A funny article, so full of breathless wit as to make one despair of besting it – at least not without the work energy of a hundred hauling camels – (Dr. Olasky gave me a copy of it last night after we returned from Coral’s.)

And what, asked her husband – Brent, I think – in his chair, thin-sitting, meek-seeming doctor – do I think a memoir must contain? How much truth?

Welcome, I said, to the question of my life.

The WORLD office is like a square three layer cake full of sweet Southern secretaries and peace. I can hardly believe, actually, that people work there. Or, for that matter, that the cabinet of pens – of the flowing-ink nature, red and black and green and blue – like Coleridge –“blue, glossy green, and velvet black” – should be readily available to me. How can that be? How can writing be work? How, further, can a place so peaceful exist and invite me in?

There must be a catch, a curse at the end of the apple bough.

My dearest friend and I went to the Stilson’s pond while I was at home – sat in the black tube and giggled profusely – we should be ashamed of ourselves –

And not everything was sunshine because I cannot always feel the depth of happiness I know I ought to – although the sunshine loved us, dried the warm water off our white limbs in the black tube.

Perhaps I will be a better WORLD writer if I am allowed to write loudly. To have the endless pacing parade, late-night or daylight. It always helps, I think, to perform.

Well, this Bradbury thousand has perhaps not been a triumph.

I am sitting on the front porch with Dr. Olasky – I was here first – next to the painting I made of Sophia, with the green sheet beneath the easel. Both of our keyboards take a beating: click click click!

A quick word about journalistic writing and literary writing, the two at war within me who ought rather to make a happy wedding. I trust my taste and imagination – more, I trust God – to make a good work, all my own, emerge. He wastes nothing. Let me believe that when I do not feel it.

Day 3 At WORLD: Writing Shall Be Art, Not Drugery

Since it was only my third day, I had some doubts about doing serious brainstorming (that is, standing on chairs and whipping out the markers in plain view). So I didn’t stand on chairs.

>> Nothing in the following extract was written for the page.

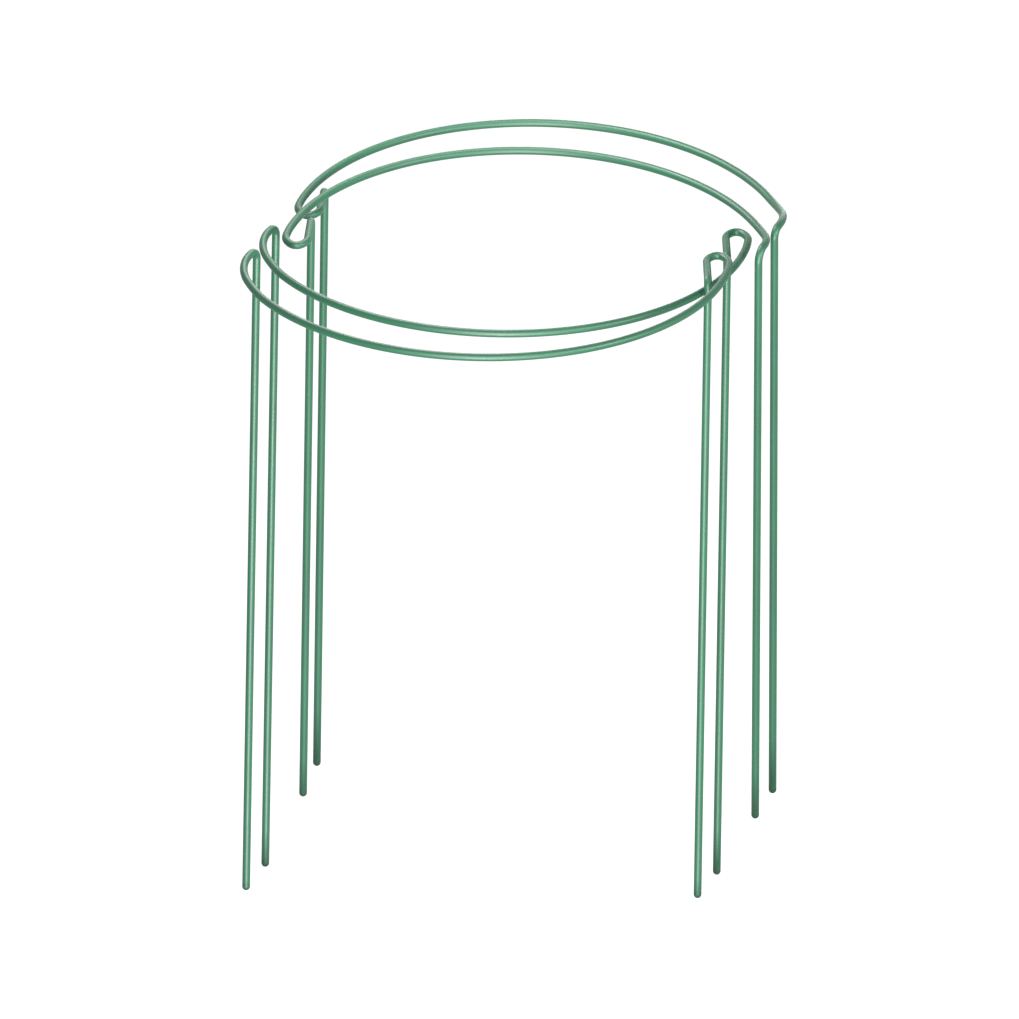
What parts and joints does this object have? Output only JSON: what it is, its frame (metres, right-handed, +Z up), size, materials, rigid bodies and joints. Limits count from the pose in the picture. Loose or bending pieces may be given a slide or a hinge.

I began by writing  backward with the markers, so that no one would read what I wrote. You don’t want to be too public. Realizing how much space had to be filled, though, I gave up and wrote forward.

Mrs. Olasky (but “please call her Susan”) came in and caught me — suggested I take a picture and write “don’t erase” at the top.

I recapped the markers and grinned at her far too broadly.

In Asheville

I shouldn’t be awake writing. But that’s how most of the things I write begin.

I am a creature of the night.

Like Indians, I grace the rug.

I empty oceans while I write,

redrain a dozen times my mug.

When I scribbled that down, last April, I meant to make a picture of myself. I sat Indian-style in the Patrick Henry hallway in the navel of the night, writingwriting and drinking tea, cup after cup after cup.

But tonight Sophia was having the tea. Sophia is my fellow Olasky intern, here in Asheville by route of Korea, Singapore, Virginia and Los Angeles. She got a stomach ache eating a muffin in a bad position, so I guided her downstairs for tea. And we drew from the cupboard the can of peppermint chocolate. She said, “You want to smell?”

I did.

And I remembered that I must be grateful for each moment. I hardly know the magic of a moment until I have written it down and see it days, months or years  later.

For, as my friend Josh Chamberlain pointed out to me recently on the stone Patrick Henry steps, a  certain pleasure comes simply in remembering. I had been complaining of the untruth in  memory: that  it never captures life completely, or paints it angelic and forgets the Hades it had, or worse, the reverse. But like he says, pleasure comes just in remembering.

So though I am not in the home I love, I will treasure these moments, remembering that they will truly be something to remember. Though journalism meets me like a creek of cold water meets bare feet, by grace I will be grateful. Even though I am  not in the dear creaking church with ladies who send messages like this one:

Hi Dear Chelsea.
I keep thinking of Johb Denver’s song “goodby again” as i remember you will be leaving soon. It’s good to know that you are in the loving care of the good shepherd. I pray you will have a good time, and learn a lot. We will look forward to updates from your mom.
God bless you and make you a blessing.
love you.
I will mention that today a red-headed boy came to the Olaskys’ front door wearing excellent clothes, and rang the bell. I spied him from an upstairs window.
“Should we let him in?” I asked Sophia.
“Is he cute?” Sophia asked, and ran to the window. She went down to open the door.
He nervously asked if he could get work mowing the lawn.
Sophia and I couldn’t say, of course, and tried to guide him to the garage in the back yard where we thought Dr. Olasky was running on his treadmill. We couldn’t get the gate open, so we led the boy through the house instead.
We peered through the garage windows, but we didn’t find Dr. Olasky. We asked the boy to come back later.  I wished him much success, explained that mowing yards was a great line of work to be in ———————- entrepreneurial and all that, the American way ——
and he stared at me blankly.
Sad when that happens. The Tragedy of the Blank Stare.
Goodnight, proud world. I’m going to sleep the sleep of the grateful in the polka-dotted upstairs sheets.